SOURCE DATA
########
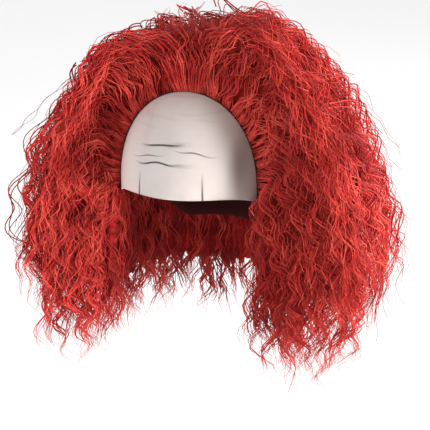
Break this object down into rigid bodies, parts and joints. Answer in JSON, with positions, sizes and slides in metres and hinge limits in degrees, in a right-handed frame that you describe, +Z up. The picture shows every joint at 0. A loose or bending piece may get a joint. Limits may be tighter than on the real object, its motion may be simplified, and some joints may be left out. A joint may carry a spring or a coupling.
{
  "type": "clown wig",
  "caption": "Clown wig with a bald forehead panel, a dark hairline tape and long crimped hair standing out all round.",
  "frame": {"origin": "centre of the head opening, level with the front edge just above the brows; the wig is held up there as a head holds a hat", "axes": "+Z up; the wearer faces -Y; +X is the wearer's left"},
  "size_m": [0.3942, 0.2725, 0.3981],
  "materials": {
    "forehead_panel": "matte moulded latex",
    "stretch_cap": "knitted net",
    "hairline_tape": "woven tape",
    "hair": "crimped synthetic fibre"
  },
  "bodies": {
    "root": {"forehead_panel": "forehead_panel", "stretch_cap": "stretch_cap", "hairline_tape": "hairline_tape", "hair_tuft": "hair", "hair_left_front": "hair", "hair_left_side": "hair", "hair_left_back": "hair", "hair_right_back": "hair", "hair_right_side": "hair", "hair_right_front": "hair"}
  },
  "joints": []
}
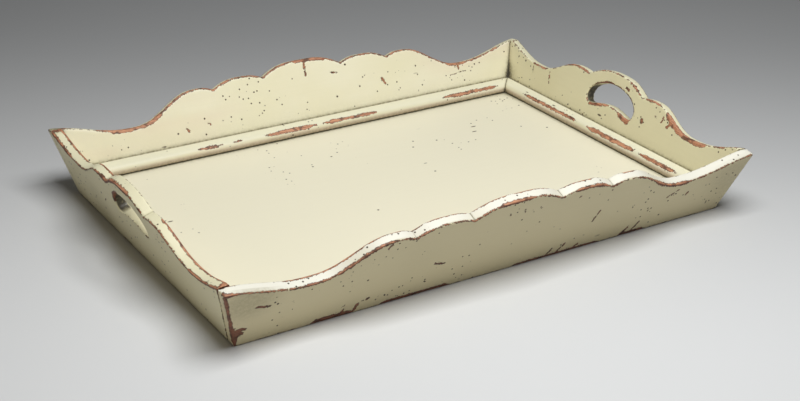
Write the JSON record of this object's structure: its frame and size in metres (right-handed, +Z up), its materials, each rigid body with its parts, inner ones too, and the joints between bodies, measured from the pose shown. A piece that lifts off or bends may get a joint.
########
WHAT YOU ARE ASKED TO DO
From the records above, extract every line exactly as it stands.

RESPONSE TO THE EXERCISE
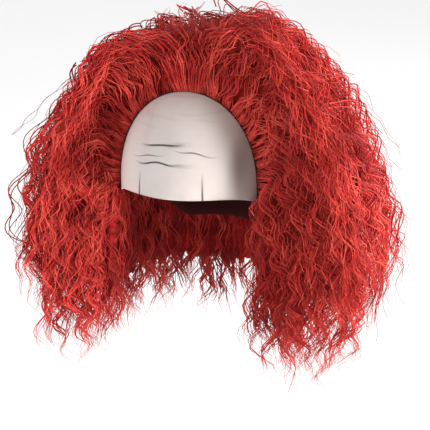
Break this object down into rigid bodies, parts and joints. Answer in JSON, with positions, sizes and slides in metres and hinge limits in degrees, in a right-handed frame that you describe, +Z up. The picture shows every joint at 0. A loose or bending piece may get a joint. Limits may be tighter than on the real object, its motion may be simplified, and some joints may be left out. A joint may carry a spring or a coupling.
{
  "type": "clown wig",
  "caption": "Clown wig with a bald forehead panel, a dark hairline tape and long crimped hair standing out all round.",
  "frame": {"origin": "centre of the head opening, level with the front edge just above the brows; the wig is held up there as a head holds a hat", "axes": "+Z up; the wearer faces -Y; +X is the wearer's left"},
  "size_m": [0.3942, 0.2725, 0.3981],
  "materials": {
    "forehead_panel": "matte moulded latex",
    "stretch_cap": "knitted net",
    "hairline_tape": "woven tape",
    "hair": "crimped synthetic fibre"
  },
  "bodies": {
    "root": {"forehead_panel": "forehead_panel", "stretch_cap": "stretch_cap", "hairline_tape": "hairline_tape", "hair_tuft": "hair", "hair_left_front": "hair", "hair_left_side": "hair", "hair_left_back": "hair", "hair_right_back": "hair", "hair_right_side": "hair", "hair_right_front": "hair"}
  },
  "joints": []
}
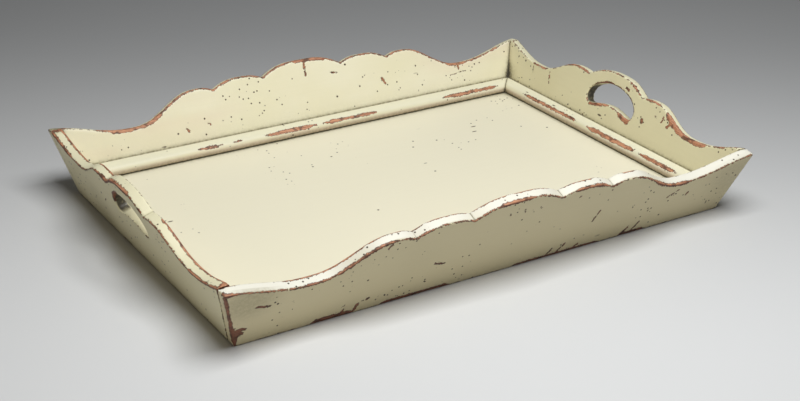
Write the JSON record of this object's structure: its frame and size in metres (right-handed, +Z up), its materials, each rigid body with its parts, inner ones too, and the joints between bodies, measured from the pose shown. A piece that lifts off or bends may get a joint.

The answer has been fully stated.